The 126th RIHN seminar

You are warmly invited to the upcoming RIHN Seminar:

Date: April 14th, 2016 (Thursday) 16:00 - 17:30
Place: Seminar Room 3 & 4, RIHN( → Access)
Lecturer: Dr. Joshua Newell
(Assistant Professor, University of Michigan/ RIHN Visiting Research Scholar)
Title: The Energy and Justice Footprint of Water Supply for Southern California
Abstract Due to climate change and ongoing drought, California and much of the American West face critical water supply challenges. California's water supply infrastructure sprawls for thousands of miles, from the Colorado River to the Sacramento Delta. Bringing water to growing urban centers in Southern California is especially energy intensive, pushing local utilities to balance water security with factors such as the cost and carbon footprint of the various supply sources. To enhance water security, cities are expanding efforts to increase local water supply. But do these local sources have a smaller carbon footprint than imported sources? To answer this question and others related to the urban water–energy nexus, I use a political-industrial ecology approach, which combines the respective disciplinary strengths of two distinct but complementary fields. Specifically, I use spatially explicit life cycle assessment to estimate the energy and emissions intensity of water supply for two utilities in Southern California.
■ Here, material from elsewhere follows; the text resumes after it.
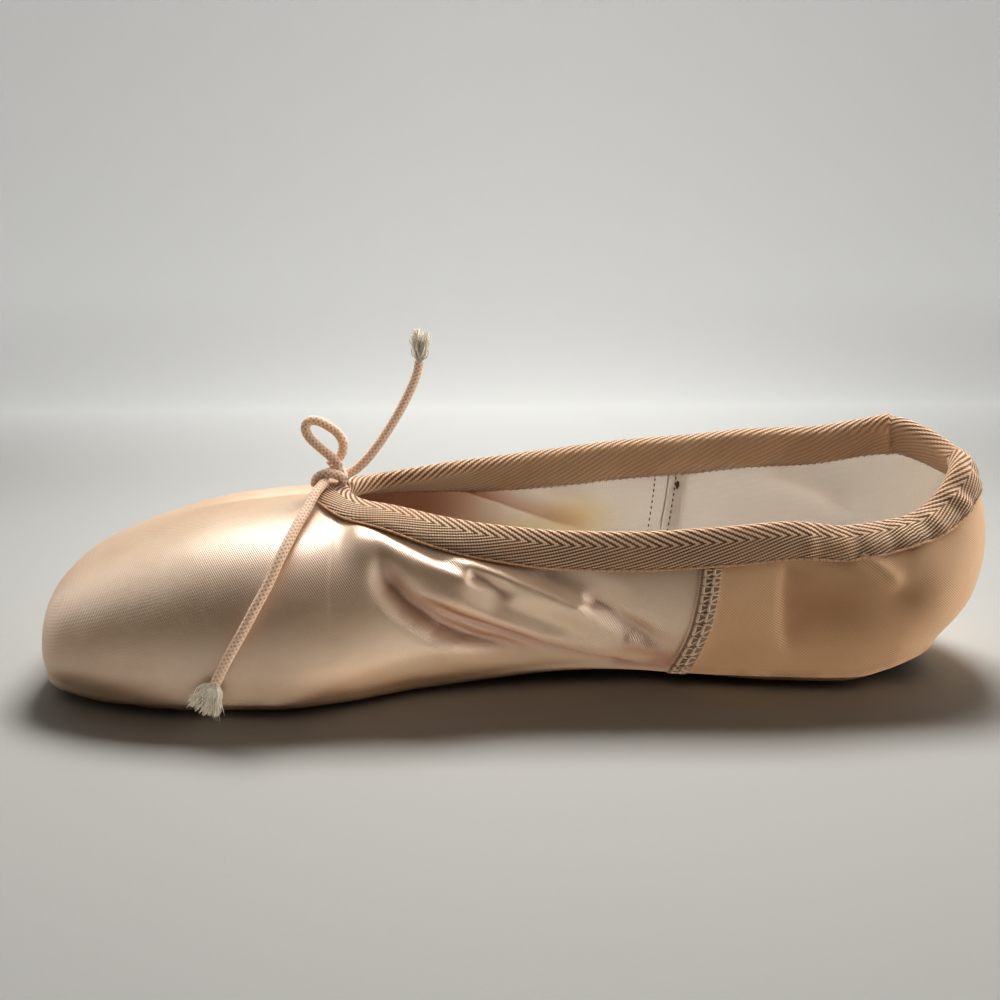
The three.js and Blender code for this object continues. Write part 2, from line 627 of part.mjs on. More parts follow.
const shoe = new THREE.Group();
function add(name, geometry, color, roughness) {
  const mesh = new THREE.Mesh(geometry, new THREE.MeshStandardMaterial({ color, roughness }));
  mesh.name = name;
  shoe.add(mesh);
}
add("upper", upperGeometry(), 0xd9b394, 0.4);
add("outsole", outsoleGeometry, 0x4a3026, 0.7);
add("insole", insoleGeometry, 0xe6dcc8, 0.85);
add("binding", tapeGeometry(), 0xcf9f86, 0.8);
add("drawstring_knot", knotGeometry(), 0xd8ac8e, 0.8);
add("drawstring_loop", cordGeometry(LOOP_ROUTE, 24), 0xd8ac8e, 0.8);
add("drawstring_front_end", cordGeometry(FRONT_ROUTE, 20), 0xd8ac8e, 0.8);
add("drawstring_back_end", cordGeometry(BACK_ROUTE, 14), 0xd8ac8e, 0.8);
add("drawstring_front_fray", frayGeometry([-70.15, -39.2, 10.45], [-74.4, -38.9, 3.1], 4.6, 1.2), 0xf2e6d0, 0.9);
add("drawstring_back_fray", frayGeometry([-25.1, 16.2, 76.6], [-24.4, 17.6, 84.6], 3.0, 1.2), 0xf2e6d0, 0.9);

export default shoe;
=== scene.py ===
"""A satin ballet pointe shoe, empty on its leather sole, with its drawstring tied at the throat.

Sizes on the last are in millimetres and become metres where a mesh is made. The toe points to -X, the heel to +X, the
slack near side is -Y, and the floor is at zero height.
"""

import json
import logging
import math
from collections.abc import Callable, Sequence
from dataclasses import dataclass
from enum import Enum

import bpy
import numpy as np
from mathutils import Matrix, Vector
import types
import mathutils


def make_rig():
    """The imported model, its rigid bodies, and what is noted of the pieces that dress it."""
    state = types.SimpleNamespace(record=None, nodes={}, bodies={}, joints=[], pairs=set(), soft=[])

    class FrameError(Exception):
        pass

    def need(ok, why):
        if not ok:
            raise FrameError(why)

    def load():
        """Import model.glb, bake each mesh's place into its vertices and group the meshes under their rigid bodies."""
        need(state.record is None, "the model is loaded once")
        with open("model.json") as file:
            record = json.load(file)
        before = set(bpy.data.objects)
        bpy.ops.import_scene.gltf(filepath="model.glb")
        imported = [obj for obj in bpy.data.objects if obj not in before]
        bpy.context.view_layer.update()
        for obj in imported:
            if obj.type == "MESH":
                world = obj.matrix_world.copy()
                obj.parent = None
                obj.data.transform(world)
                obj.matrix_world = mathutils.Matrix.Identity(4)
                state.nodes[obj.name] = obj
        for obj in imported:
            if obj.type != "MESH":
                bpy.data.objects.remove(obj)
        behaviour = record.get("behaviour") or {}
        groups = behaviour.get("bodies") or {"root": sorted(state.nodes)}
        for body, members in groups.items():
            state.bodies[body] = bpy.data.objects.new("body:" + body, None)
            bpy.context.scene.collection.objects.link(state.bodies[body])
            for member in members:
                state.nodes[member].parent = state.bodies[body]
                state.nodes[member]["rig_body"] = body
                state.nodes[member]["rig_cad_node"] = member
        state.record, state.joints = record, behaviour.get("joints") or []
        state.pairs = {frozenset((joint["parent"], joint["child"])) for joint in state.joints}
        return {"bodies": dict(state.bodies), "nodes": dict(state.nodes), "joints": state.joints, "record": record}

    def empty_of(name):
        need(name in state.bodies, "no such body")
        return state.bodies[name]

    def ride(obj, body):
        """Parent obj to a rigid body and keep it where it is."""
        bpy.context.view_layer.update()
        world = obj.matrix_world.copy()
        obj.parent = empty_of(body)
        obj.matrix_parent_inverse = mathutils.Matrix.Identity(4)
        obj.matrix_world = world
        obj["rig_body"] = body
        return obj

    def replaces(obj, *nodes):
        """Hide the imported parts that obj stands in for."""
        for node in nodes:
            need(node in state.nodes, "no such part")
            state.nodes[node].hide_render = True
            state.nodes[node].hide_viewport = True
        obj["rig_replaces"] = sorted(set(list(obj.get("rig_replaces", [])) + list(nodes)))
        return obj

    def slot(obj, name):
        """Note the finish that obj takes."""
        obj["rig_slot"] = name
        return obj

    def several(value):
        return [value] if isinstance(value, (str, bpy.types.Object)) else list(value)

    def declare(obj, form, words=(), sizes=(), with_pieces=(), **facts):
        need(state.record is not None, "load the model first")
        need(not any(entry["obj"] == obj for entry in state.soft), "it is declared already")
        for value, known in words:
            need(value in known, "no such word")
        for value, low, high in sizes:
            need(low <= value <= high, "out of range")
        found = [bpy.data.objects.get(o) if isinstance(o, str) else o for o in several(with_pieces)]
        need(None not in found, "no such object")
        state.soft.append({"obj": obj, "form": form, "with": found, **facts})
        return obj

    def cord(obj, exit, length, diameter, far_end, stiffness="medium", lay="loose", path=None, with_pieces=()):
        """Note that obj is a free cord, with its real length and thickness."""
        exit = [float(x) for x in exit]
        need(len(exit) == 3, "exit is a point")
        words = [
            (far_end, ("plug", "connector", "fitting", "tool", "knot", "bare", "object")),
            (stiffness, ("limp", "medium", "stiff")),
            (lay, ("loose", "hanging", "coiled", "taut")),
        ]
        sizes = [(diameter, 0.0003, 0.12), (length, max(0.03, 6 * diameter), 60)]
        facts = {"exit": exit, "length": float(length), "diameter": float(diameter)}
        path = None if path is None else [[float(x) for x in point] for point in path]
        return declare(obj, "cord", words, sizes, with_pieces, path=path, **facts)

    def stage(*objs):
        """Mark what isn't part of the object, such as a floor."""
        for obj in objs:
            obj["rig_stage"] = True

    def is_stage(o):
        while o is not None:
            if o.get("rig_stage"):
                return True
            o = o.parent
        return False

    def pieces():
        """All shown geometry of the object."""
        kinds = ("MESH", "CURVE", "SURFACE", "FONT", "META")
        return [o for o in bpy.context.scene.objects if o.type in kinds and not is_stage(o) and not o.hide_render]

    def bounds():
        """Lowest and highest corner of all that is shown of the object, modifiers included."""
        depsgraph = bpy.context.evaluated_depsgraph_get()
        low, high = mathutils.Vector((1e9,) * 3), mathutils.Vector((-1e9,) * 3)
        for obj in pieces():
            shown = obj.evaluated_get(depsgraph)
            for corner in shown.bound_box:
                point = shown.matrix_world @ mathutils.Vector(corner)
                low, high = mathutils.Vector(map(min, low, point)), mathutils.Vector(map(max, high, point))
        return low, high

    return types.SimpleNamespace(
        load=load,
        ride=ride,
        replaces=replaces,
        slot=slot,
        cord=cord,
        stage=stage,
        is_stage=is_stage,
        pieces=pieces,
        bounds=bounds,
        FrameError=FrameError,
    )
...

This approach reveals that in case of water supply to Los Angeles, local recycled water has a higher carbon footprint than water imported from the Colorado River. In addition, by excluding upstream emissions, the carbon footprint of water supply is potentially underestimated by up to 30%. This life cycle assessment is augmented using political ecology methods (e.g. interviews, historical analyses) to reveal that the sustainability of water supply extends beyond the carbon calculus to include questions of environmental and social justice. Finally, in this talk, I reflect on potential of the urban metabolism concept to provide an interdisciplinary architecture for the fields of urban ecology, political ecology, and industrial ecology.